The author present a case-study of a classroom technique that allows assessment and some remediation of several shortcomings of college student skills in mathematics, particularly problem solving. Students are required to write their own notes for class and hand them in at the end for credit. Instead of a traditional lecture format, the first part of class is used to do examples of problems, creating an opportunity to model problem solving strategies for the class. Students then are separated into groups to work on individualized homework sets delivered via WeBWorK and group projects. Although problem sets are individualized, the problem types are the same from student to student, and the groups work on problems from all students in the group. Several issues of implementation are identified. Also discussed are alternative implementations of parts of the strategy, and possible extensions of the strategy to other courses that aren’t based on problem-solving.
Like many instructors, I have wanted to find better ways to get my students to master the material. It is a common enough wish; students should gain an integrated understanding of the topics, develop the skills for applying the material and gain some ability to use mathematics outside the classroom. Ideally they might also see some of what is so fascinating about mathematics. Without insisting that all students become mathematicians they should master the material and get some idea of what the attraction of the subject might be.
It is frustrating that students have a hard time integrating and applying information from a lecture format class. Though they may appear to understand during class, their performance on quizzes, exams and assignments shows a general lack of root comprehension. While they might be able to mimic template problems from class, changing even small details can throw them completely. Integrating material from more than one topic is more problematic still.
Furthermore, many students seem to lack many fundamental skills, note taking and study skills being two of the most glaring deficiencies. Given this, the difficulties integrating and applying mathematics is no mystery. Add to that the passive nature of a traditional lecture course and it is evident that something needs to be changed for there to be any hope of remedying these lacks. Problems with passive learning are well documented; students have no responsibility for their own learning, nor are they actively involved in their own learning. In a traditional lecture format class it would appear (Silberman 1996) that students may recognize only about one word in three per minute (for an instructor speaking at roughly 150 words per minute).
Over and above this, there is the problem of skill acquisition in mathematics classes; there are certain habits of thought that students need to master and make habitual to effectively learn mathematics. This is similar to language acquisition. There seems to be no better way to do this than to practice, practice, and practice. In a typical mathematics course this is achieved by assigning homework. In a small school setting this becomes difficult to grade as there may not be any graders and the demands on faculty may be such that grading all student homework is impractical.

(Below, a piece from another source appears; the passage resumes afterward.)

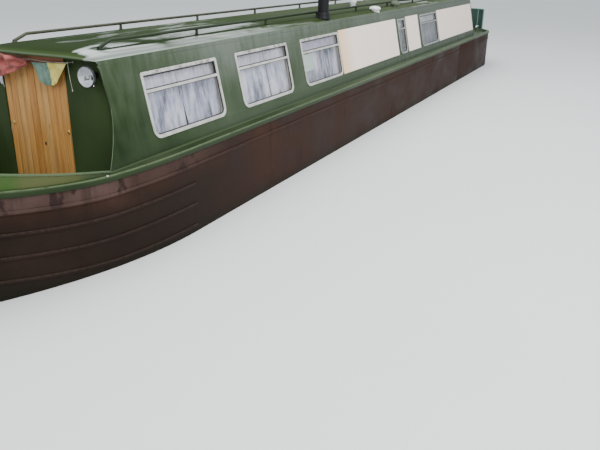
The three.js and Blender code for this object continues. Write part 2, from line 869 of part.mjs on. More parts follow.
const makeRearBulkhead = () => {
  // what a leaf's pintle stands on, just above the deck
  const sillLug = (side) =>
    box(
      [rearFace - 20, side > 0 ? 296 : -340, deckZ + 4],
      [rearFace + 10, side > 0 ? 340 : -296, deckZ + 20],
    );
  const swimHalf = 622;
  const low = gunwaleZ - plate - 2;
  const port = [
    [swimHalf, floorZ + floorThickness + gap],
    [swimHalf, uxterZ + plate + gap],
    [insideHull, uxterZ + plate + gap],
    [insideHull, low],
  ];
  const foot = acrossX([...port, ...[...port].reverse().map(([y, z]) => [-y, z])], rearFace, rearFace + bulkheadThickness);
  const doorway = box(
    [rearFace - 10, -rearDoorHalf, deckZ + 20],
    [rearFace + bulkheadThickness + 10, rearDoorHalf, gunwaleZ + 1100],
  );
  return acrossX(upperBulkhead(low - 2), rearFace, rearFace + bulkheadThickness)
    .add(foot)
    .subtract(doorway)
    .subtract(roofLayer(-200, roofThickness + gap))
    .add(sillLug(1))
    .add(sillLug(-1));
};

const makeCabinFloor = () => {
  const inset = plating + hullWall + 3;
  const from = rearFace - 10;
  const to = bowStart - 20;
  const aft = swimSteps.map((v) => swimPoint(v, inset)).filter(([x]) => x > from);
  const share = (from - swimStart) / (swimEnd - swimStart + 2 * inset);
  const port = [
    [frontBack + 40, 680],
    [to, 680],
    [to, halfBeam - inset],
    ...aft,
    [from, (halfBeam - inset) * (1 - share ** swimFullness) - 12],
  ];
  const slab = raised([...port, ...[...port].reverse().map(mirrored)], floorZ, floorZ + floorThickness);
  const bearers = [];
  for (let x = -4400; x < to; x += 1500) {
    bearers.push(
      box([x, 80 - halfBeam + inset, baseThickness + gap], [x + 60, halfBeam - inset - 80, floorZ + 2]),
    );
  }
  return joined([slab, ...bearers]);
};

// Roof furniture

const railY = 505;
const railHeight = 1000; // above the gunwale
const railRadius = 15;
const railPosts = [1772, 3258, 4744, 6230, 7716, 9202, 10688, 12174];

const makeHandrail = (side) => {
  const y = side * railY;
  const z = gunwaleZ + railHeight;
  const foot = gunwaleZ + roofTop(railY) + railRadius * 0.7;
  const end = cabinFront - 12560;
  const path = [
    [cabinFront - 285, y, foot],
    [cabinFront - 445, y, z],
    [end + 160, y, z],
    [end, y, foot],
  ];
  const posts = railPosts.map((back) =>
    turned(
      [
        [0, gunwaleZ + roofTop(railY + 14) + 1],
        [11, gunwaleZ + roofTop(railY + 14) + 1],
        [11, z],
        [0, z],
      ],
      cabinFront - back,
      y,
      8,
    ),
  );
  const under = roofSkin(gap);
  return joined([bar(path, railRadius), ...posts]).subtract(under);
};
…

One approach to the problem of passive learning has been to develop active learning strategies (Silberman, 1996; Fujii, 1997) in which a major portion, if not the entire period is spent with students working on problem solving. As some have noted, this can lead to reduced coverage, a problem in courses that are part of a sequence or where the curriculum is not entirely at the instructor’s discretion. The approach adopted here follows that of Jones-Wilson (2005) in that a portion of the class is devoted to a combination mini-lecture and problem solving modeling session, with the remainder consisting of the students working in groups either on group assignments or on individual homework. It is this inversion of the standard lecture format, wherein notes are taken in class and problems worked on outside the class, which leads to the phrase “inverting the classroom”.
Assigning and grading homework is dealt with by utilizing the web-based assignment delivery and grading system “WeBWorK” (Gage, Pizer & Roth, 2002; Brunsden, 2005). This provides instant feedback to students as to the correctness of their efforts and relieves the instructor of grading each and every student’s assigned homework. Another advantage of WeBWorK is the capability for the instructor to arbitrarily allow many attempts by students at a given problem, where the number can range from a single attempt, to three or four attempts or even infinitely many (which is the default setting for most problems). Other advantages include a vibrant and helpful user community, a large and growing database of problems for various standard undergraduate mathematics courses together with the ability for instructors to add, debug or modify problems at will. In fact there is evidence that WeBWorK does in fact help students achieve mastery (Weibel & Hirsch, 2002).
It should be noted at the outset that all students would benefit from the methods outlined here, nor would the benefits be evenly distributed among those students who might benefit. A best case scenario was that this would help most of those students in the middle, and with care might broaden the middle.